VIRGINIA BEACH — Dozens of servicemen and women with Post Traumatic Stress Syndrome are getting gentle support from some special four-legged therapists.
EQUI-KIDS, which is best known for supporting special needs children and adults, created EQUI-VETS three years ago to help service members wounded in the line of duty.
The program is in place to help heal the scars you can’t see — including depression and anxiety.
26-year-old Mark Barnes says he is one with his horse, Gator, both physically and mentally, which for a post traumatic stress disorder patient feels miraculous.
‘I can’t explain it. It’s the fact that we have trust between one another. The fact that he meets me at the gate when I come in.

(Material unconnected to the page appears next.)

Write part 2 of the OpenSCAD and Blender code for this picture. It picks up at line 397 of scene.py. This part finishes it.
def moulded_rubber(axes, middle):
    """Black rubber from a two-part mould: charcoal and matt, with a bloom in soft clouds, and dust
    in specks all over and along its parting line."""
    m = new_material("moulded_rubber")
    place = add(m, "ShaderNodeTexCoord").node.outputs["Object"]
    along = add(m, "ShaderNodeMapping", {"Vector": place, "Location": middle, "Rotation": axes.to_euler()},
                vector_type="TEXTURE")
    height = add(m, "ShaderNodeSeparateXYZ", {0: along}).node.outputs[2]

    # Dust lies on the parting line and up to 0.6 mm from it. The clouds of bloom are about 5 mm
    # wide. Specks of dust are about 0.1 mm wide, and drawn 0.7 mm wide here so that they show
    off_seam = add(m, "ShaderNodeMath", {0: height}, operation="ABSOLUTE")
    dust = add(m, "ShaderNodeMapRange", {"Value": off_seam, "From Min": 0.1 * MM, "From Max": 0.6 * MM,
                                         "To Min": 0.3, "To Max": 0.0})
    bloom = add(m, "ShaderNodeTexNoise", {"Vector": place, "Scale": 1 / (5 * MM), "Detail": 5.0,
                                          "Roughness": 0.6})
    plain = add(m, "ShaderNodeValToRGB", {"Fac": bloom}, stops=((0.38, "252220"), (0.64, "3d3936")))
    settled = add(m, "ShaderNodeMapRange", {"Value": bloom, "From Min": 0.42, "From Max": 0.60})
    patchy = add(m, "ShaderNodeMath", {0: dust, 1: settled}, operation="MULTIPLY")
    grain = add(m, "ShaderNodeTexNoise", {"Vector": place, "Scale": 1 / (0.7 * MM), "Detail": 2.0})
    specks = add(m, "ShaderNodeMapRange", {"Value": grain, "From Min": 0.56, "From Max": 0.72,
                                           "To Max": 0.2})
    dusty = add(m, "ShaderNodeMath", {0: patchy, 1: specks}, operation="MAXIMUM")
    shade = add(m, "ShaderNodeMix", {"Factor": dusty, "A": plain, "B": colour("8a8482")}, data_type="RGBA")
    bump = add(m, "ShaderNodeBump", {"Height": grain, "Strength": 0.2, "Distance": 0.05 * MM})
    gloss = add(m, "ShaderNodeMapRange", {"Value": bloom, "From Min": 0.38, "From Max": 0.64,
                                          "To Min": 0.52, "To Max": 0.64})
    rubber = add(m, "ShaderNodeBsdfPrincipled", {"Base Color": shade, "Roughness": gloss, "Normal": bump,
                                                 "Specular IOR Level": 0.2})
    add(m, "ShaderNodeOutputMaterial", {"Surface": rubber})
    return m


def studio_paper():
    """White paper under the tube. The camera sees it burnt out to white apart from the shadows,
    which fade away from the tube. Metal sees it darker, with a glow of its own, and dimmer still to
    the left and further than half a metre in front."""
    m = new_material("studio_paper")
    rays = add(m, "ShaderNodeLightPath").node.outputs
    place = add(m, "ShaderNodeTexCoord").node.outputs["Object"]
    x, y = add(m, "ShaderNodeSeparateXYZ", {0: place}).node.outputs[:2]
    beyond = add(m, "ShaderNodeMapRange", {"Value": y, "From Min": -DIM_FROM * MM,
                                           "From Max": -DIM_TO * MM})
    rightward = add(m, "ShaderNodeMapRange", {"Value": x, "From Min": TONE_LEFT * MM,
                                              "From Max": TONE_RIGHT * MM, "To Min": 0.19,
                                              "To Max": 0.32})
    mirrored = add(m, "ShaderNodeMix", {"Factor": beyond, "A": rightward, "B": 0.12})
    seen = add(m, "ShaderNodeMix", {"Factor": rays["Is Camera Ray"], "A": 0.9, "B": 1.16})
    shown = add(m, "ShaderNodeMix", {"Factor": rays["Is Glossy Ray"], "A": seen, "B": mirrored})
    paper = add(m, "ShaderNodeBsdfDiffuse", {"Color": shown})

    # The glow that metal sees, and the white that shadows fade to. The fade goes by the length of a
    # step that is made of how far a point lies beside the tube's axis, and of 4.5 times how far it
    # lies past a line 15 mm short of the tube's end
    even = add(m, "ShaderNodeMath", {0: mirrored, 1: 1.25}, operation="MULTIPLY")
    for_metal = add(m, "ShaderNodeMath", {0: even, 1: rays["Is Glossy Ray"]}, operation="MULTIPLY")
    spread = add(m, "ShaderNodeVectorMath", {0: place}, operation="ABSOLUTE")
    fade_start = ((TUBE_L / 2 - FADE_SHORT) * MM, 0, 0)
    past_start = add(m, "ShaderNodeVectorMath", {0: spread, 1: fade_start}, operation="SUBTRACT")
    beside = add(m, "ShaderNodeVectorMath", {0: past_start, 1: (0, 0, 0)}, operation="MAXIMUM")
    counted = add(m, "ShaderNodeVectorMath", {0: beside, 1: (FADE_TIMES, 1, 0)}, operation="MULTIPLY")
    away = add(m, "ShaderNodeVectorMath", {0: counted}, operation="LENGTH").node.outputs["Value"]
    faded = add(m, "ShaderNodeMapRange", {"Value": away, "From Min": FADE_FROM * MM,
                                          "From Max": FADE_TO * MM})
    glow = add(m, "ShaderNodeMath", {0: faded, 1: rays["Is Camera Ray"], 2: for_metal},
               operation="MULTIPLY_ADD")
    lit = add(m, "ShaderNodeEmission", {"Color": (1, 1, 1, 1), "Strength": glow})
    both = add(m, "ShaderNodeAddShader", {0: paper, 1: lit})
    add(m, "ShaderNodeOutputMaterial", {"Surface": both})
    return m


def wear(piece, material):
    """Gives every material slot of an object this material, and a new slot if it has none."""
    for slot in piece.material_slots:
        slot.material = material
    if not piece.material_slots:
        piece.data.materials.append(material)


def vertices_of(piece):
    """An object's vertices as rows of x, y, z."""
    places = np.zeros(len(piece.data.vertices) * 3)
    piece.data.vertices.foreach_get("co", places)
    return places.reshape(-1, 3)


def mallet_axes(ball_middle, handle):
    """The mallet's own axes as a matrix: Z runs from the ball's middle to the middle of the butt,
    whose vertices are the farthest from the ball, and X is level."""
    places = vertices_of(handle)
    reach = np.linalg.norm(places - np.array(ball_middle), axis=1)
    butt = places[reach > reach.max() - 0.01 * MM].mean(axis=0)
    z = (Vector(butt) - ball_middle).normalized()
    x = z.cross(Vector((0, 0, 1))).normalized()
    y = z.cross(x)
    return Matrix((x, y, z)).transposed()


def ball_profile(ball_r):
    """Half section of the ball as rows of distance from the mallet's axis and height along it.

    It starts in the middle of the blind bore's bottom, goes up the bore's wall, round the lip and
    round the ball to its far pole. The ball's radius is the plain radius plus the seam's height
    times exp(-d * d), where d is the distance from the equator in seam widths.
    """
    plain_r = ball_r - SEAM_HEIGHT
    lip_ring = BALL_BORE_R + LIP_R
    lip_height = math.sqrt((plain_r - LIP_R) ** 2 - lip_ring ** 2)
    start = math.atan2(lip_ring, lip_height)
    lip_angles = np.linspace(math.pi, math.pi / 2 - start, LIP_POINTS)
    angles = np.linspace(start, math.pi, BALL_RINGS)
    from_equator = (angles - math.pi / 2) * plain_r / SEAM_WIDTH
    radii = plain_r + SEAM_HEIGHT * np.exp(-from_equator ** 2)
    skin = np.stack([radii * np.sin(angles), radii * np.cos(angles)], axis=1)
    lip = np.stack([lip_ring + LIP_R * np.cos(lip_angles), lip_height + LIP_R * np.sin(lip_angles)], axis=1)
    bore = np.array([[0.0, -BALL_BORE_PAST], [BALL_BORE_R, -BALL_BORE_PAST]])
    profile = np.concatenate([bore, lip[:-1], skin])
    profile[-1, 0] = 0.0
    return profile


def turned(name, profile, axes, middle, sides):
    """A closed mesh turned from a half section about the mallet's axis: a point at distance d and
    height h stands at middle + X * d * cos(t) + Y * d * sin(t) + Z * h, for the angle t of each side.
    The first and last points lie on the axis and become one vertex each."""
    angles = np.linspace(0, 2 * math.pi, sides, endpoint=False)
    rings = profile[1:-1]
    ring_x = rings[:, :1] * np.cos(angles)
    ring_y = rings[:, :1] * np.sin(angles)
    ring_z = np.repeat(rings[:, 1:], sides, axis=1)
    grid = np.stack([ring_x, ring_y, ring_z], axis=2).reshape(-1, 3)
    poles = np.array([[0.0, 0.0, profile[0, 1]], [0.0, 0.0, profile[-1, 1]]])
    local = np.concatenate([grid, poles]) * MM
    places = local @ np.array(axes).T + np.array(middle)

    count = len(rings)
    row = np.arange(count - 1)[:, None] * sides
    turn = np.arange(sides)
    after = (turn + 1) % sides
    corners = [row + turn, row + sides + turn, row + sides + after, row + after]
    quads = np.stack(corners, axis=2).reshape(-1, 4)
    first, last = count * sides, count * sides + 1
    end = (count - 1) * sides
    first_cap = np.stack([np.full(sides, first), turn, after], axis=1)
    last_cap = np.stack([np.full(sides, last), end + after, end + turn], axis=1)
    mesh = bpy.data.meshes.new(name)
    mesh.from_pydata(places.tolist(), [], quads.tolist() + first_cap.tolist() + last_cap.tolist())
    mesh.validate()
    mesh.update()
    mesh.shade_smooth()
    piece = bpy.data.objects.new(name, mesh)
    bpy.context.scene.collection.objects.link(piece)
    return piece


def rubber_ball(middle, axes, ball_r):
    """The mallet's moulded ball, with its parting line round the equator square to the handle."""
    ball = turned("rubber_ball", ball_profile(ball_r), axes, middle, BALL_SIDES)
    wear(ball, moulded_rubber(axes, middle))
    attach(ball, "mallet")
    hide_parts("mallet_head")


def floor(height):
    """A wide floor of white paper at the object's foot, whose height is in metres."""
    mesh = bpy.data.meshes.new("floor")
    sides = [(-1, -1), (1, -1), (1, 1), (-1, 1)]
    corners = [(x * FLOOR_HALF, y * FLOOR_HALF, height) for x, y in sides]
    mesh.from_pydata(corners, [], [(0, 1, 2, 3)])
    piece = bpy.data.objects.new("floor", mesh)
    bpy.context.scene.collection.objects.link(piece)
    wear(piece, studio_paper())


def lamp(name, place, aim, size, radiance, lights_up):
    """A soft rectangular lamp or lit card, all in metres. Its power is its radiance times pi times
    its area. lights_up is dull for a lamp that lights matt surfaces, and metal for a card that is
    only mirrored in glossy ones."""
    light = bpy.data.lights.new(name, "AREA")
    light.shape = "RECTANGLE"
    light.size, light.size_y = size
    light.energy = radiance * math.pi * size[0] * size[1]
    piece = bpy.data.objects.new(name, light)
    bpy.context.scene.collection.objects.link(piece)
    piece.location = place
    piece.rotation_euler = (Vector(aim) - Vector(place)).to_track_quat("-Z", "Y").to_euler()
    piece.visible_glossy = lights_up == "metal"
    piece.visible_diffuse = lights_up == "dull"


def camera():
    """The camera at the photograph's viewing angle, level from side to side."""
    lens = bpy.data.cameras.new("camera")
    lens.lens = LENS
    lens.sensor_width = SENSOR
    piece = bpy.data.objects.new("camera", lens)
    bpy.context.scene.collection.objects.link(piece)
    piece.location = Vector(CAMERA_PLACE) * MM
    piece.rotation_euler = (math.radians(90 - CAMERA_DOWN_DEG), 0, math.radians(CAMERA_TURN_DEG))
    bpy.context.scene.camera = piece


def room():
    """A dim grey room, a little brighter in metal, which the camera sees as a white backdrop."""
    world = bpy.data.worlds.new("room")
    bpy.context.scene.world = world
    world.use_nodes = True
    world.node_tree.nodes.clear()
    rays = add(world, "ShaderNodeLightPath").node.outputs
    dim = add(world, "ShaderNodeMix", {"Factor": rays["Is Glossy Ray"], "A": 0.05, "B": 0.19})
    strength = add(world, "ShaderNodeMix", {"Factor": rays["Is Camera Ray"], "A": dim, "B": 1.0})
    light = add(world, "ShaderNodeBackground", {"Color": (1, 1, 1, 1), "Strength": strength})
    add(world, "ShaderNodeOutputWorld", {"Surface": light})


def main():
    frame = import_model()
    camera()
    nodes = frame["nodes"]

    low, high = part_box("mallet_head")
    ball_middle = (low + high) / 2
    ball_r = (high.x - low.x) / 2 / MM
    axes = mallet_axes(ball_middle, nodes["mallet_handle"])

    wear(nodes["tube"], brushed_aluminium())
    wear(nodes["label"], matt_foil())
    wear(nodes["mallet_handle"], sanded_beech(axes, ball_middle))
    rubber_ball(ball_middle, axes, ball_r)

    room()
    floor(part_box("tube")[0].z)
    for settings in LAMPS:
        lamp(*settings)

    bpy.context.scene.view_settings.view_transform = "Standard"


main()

Gator doesn’t do that for anyone else,’ said Barnes.
During his 2011 deployment to Afghanistan, Mark was shot in the hand. Still, he says it was the previous deployments that causes his pain. Those are the deployments when he lost his closest friends. He counts them up quietly and says, ‘a total of nine.’ One of those men was his best friend.
He explains that he still sends flowers to this friend’s wife on the day of their wedding anniversary in honor of his buddy.

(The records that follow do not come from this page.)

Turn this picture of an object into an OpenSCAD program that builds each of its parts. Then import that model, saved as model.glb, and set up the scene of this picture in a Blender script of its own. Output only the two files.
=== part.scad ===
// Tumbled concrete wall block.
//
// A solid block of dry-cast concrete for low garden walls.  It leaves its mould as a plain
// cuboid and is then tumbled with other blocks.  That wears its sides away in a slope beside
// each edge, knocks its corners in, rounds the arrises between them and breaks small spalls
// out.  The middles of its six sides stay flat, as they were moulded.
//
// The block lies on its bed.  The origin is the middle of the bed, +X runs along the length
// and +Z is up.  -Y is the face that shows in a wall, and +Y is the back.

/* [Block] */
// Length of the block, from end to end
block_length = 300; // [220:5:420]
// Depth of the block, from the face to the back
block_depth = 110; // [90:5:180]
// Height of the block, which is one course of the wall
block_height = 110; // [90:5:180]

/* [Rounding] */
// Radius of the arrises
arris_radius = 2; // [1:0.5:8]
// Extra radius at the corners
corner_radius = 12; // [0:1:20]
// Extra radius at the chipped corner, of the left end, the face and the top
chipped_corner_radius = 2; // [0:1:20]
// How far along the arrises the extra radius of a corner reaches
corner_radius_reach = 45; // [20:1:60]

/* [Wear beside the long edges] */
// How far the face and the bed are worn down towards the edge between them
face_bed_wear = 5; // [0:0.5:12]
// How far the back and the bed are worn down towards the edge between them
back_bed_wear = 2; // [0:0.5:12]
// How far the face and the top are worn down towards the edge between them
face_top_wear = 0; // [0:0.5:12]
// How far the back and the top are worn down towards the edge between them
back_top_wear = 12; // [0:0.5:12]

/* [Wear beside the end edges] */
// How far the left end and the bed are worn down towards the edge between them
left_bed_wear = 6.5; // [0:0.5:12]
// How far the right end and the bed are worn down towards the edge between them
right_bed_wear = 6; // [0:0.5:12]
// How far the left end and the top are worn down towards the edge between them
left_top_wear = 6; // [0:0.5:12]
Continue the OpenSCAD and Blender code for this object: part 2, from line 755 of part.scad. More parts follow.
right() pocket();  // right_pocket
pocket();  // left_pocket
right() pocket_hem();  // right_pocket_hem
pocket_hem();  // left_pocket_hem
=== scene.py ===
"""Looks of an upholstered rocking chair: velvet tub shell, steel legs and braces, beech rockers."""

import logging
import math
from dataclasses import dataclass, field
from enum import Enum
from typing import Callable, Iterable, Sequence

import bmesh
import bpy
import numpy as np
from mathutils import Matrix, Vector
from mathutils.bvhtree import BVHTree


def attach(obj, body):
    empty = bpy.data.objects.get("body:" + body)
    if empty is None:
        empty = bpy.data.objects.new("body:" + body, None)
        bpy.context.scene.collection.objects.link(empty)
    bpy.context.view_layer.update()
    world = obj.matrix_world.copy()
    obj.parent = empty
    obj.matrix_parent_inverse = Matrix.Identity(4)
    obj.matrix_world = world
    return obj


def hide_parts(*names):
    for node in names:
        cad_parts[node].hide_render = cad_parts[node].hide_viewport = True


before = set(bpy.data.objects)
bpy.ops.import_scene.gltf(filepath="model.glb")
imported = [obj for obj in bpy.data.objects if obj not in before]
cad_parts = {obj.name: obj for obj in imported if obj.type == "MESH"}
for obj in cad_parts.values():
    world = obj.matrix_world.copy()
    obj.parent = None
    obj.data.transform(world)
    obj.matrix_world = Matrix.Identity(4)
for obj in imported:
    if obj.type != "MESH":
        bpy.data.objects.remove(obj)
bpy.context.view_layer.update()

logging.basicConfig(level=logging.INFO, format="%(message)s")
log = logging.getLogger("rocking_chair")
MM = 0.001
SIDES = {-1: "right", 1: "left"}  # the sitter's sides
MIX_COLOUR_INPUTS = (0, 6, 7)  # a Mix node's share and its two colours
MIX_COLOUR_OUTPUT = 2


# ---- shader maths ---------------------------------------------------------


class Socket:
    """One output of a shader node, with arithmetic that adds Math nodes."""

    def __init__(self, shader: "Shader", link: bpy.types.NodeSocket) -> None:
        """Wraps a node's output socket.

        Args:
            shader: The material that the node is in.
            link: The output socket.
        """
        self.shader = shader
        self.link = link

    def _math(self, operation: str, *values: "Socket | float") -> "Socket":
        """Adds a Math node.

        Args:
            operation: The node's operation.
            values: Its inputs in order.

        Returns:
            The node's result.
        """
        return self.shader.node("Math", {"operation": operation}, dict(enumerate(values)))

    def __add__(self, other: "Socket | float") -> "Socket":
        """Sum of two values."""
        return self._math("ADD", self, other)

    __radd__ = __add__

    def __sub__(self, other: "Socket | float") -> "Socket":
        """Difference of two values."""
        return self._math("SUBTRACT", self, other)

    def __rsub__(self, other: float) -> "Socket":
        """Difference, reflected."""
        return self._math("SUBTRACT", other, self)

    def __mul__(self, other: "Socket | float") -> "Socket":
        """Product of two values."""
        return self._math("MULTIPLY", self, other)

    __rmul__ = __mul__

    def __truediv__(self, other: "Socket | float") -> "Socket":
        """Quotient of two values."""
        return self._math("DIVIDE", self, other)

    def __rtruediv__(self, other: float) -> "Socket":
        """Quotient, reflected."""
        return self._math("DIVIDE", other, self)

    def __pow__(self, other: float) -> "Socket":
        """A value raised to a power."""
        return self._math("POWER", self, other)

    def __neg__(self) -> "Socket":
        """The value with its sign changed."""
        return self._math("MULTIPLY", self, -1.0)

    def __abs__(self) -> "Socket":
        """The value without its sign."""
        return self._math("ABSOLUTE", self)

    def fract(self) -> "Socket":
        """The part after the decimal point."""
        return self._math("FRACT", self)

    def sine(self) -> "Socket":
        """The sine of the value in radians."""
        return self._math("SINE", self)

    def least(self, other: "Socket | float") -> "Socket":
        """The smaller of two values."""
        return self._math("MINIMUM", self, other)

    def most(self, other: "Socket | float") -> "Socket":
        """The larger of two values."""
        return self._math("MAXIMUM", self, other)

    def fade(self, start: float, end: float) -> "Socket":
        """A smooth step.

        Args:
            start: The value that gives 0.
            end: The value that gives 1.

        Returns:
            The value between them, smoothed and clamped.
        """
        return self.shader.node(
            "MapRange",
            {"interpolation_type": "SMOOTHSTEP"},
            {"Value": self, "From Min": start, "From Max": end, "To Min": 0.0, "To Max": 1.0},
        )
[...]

He says he can talk to his horse much better than he can talk to his doctors.
‘Doctors, who likes doctors?’ Not Mark Barnes, but he does love horses.
Back in the stables, Brown Cornwell brushes big Sadie, who rode into his nightmare and rescued him from his anxiety.

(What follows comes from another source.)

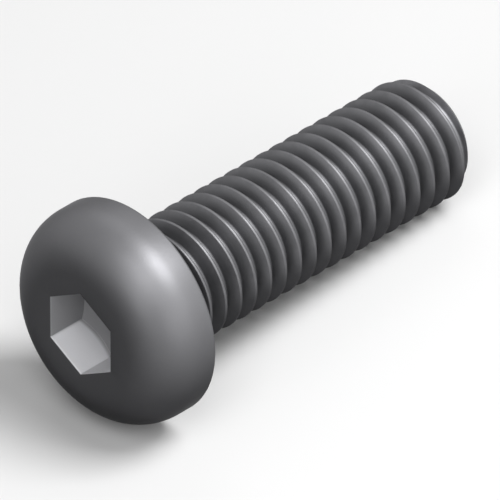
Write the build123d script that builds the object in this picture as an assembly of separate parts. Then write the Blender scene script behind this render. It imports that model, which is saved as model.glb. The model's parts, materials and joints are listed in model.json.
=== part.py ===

‘I was electrocuted while working on base in South Korea. There was a bad storm and I was working on power lines when they snapped and struck me twice- 13,800 volts,’ said Cornwell.
That scenario replayed in his head daily for years, until two years ago, when the dream stopped the first night he worked with Sadie.
‘Brown was able to walk Sadie in between the power lines here at EQUI-KIDS without replaying his event. That was a huge day for him,’ says Jill Haag, director of EQUI-KIDS Therapeutic Riding Center.
She was elated when one of their board members, who is the CFO at Portfolio Recovery Associates, Inc., convinced his company to donate $20,000 to the EQUI-VETS program. The money will sponsor the next class of 20 PTSD and physically injured veterans’ 6-week therapy program.
‘The account had only a couple hundred dollars in it. I couldn’t imagine ending a program in an area that has so many PTSD patients. It’s only two years old and we have so many more people to help,’ said Haag.
Haag explains the horses are effective because they put the veterans in the present moment. The horses mirror the energy and behavior of the rider. She says that exchange manifests into a very peaceful feeling for the riders.
‘We try to match them as best as possible, but the horse will do the rest of the work,’ said Haag.
Both Barnes and Cornwell agree that they’ve never been happier than they are now. They are both at the end of their military career and want to continue working with animals.
In a month, Cornwell will dump the cane he uses to get around and mount his horse.
He’ll be seeing more of Barnes too, who says he’ll work, ‘shoeing the horses.’